前人研究表明,珠江流域的表层黏土矿物相对含量基本一致,通过黏土矿物难以识别出源区[8],利用沉积物中轻重矿物分析可得出珠江口内伶仃洋泥沙来源绝大多数为西江(86.97%)[25]。因此,珠江口内伶仃洋黏土矿物主要来源也应为西江,北江和东江贡献较少。其可对西江流域晩第四纪以来的气候具有一定指示作用。
本文对珠江口内伶仃洋13-LD-ZK20钻孔晚第四纪黏土矿物相对含量变化划分出的4个阶段中,晚更新世包含第1至第3阶段前期,全新世包含第3阶段后期和第4阶段,总体时间上包含于海洋氧同位素的MIS1、MIS2和MIS3期内(奇数为暖期,偶数为冷期)(图5)。
Singer指出后期环境改变可能使黏土矿物失去古气候特征指示意义[26],因此要判断黏土矿物的古环境指示意义,首先要排除后期环境作用(如成岩作用)对黏土矿物相对含量变化的影响。压力对黏土矿物相对含量的影响基本可忽略不计[27]。13-LD-ZK20钻孔岩芯深度在23.8 m以上为较软的沉积物,基本未受到成岩作用的影响,可以用来指示西江流域源区古气候特征;而深度23.8 m以下开始出现半固结—固结的黏土层,因此下半段黏土受成岩作用影响,其相对含量变化特征不适用于古气候研究。
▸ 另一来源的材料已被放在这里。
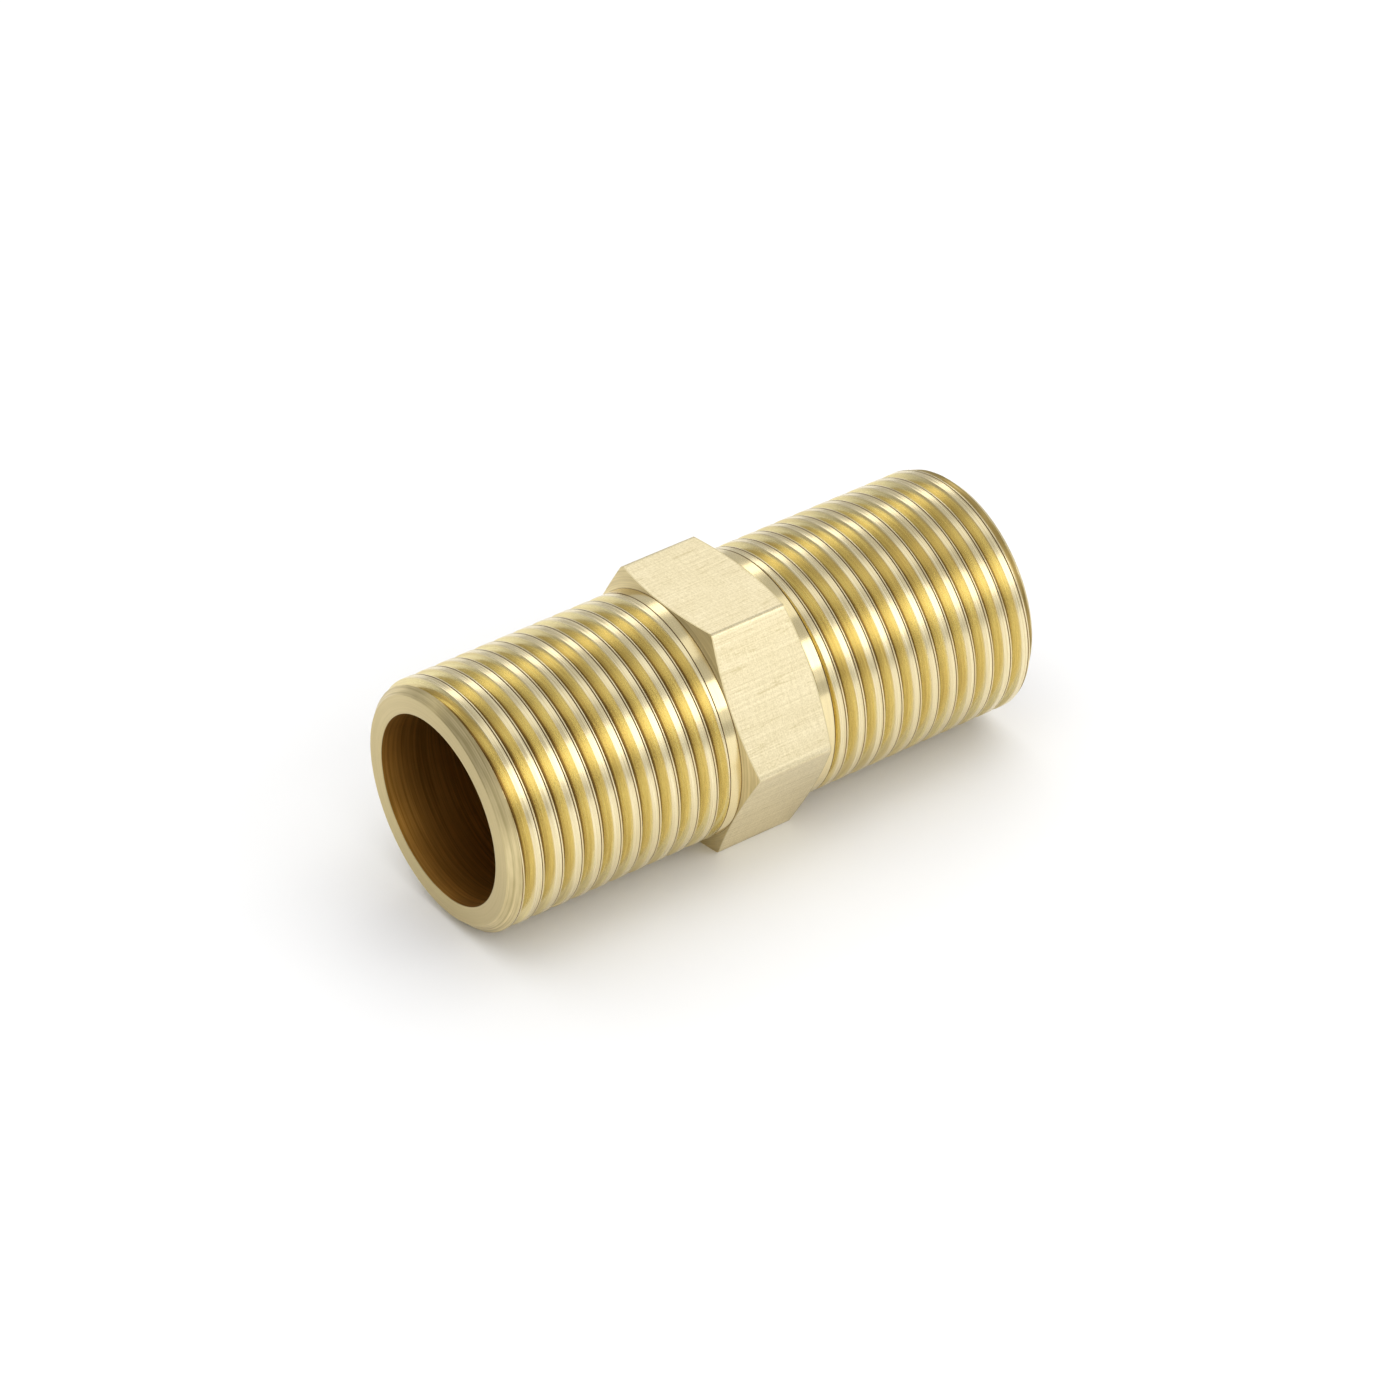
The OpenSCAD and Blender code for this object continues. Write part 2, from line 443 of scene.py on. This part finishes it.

晩更新世第1阶段,由于黏土矿物受到成岩作用影响,因此其相对含量及变化特征不具古气候指示意义。第2阶段初蒙脱石(53%)和高岭石(21%)相对含量较高,而伊利石(16%)和绿泥石(10%)相对含量较低,(高岭石+蒙脱石)/(伊利石+绿泥石)比值较高(图5),指示较为温暖的气候特征。此阶段对应MIS3晚期,此时期在中国全境均处于暖湿的气候特征[28-29]。而后至第2阶段末,蒙脱石相对含量基本保持不变,伊利石相对含量逐渐升至最高值(35%),高岭石相对含量降至最低值(8%),表明气候转冷。根据国际地层年代表,全新世与晚更新世年龄界限为11.7 kaBP。本文黏土矿物相对含量突变在晚更新世末期,假设35.17 cal. kaBP(深度22.6 m)与11.7 kaBP(深度16.8 m)两点间沉积速度恒定,则两点间平均沉积速率为0.2 m/ka,由此计算黏土矿物相对含量突变的时期(19~18 m)大概为23~18 kaBP,这与晚更新世末次冰盛期(23~19 kaBP)[30]的时间基本吻合(图5),因此该阶段黏土矿物所指示的气候相对变冷很可能与晚更新世末次冰盛期有关。植物孢粉研究也表明该阶段落叶类和针叶类及草本有所增加,指示气候偏干冷[31],气温可能比现在低6 ℃以上[32]。此阶段属于MIS2期,在我国的青藏高原,台湾雪山等地都保留了末次冰盛期的冰川遗迹[33-34]。第3阶段前期伊利石相对含量明显降低,高岭石相对含量升高,蒙脱石相对含量基本稳定(平均为51%),伊利石化学指数有所升高,伊利石结晶度数值变化不明显(图5),指示气候回暖。由此,黏土矿物相对含量变化指示西江源区晚更新世气候总体变化趋势为暖-冷-暖,第2阶段末期气候短期变得相对干冷,可能与晚更新世末次冰盛期有关。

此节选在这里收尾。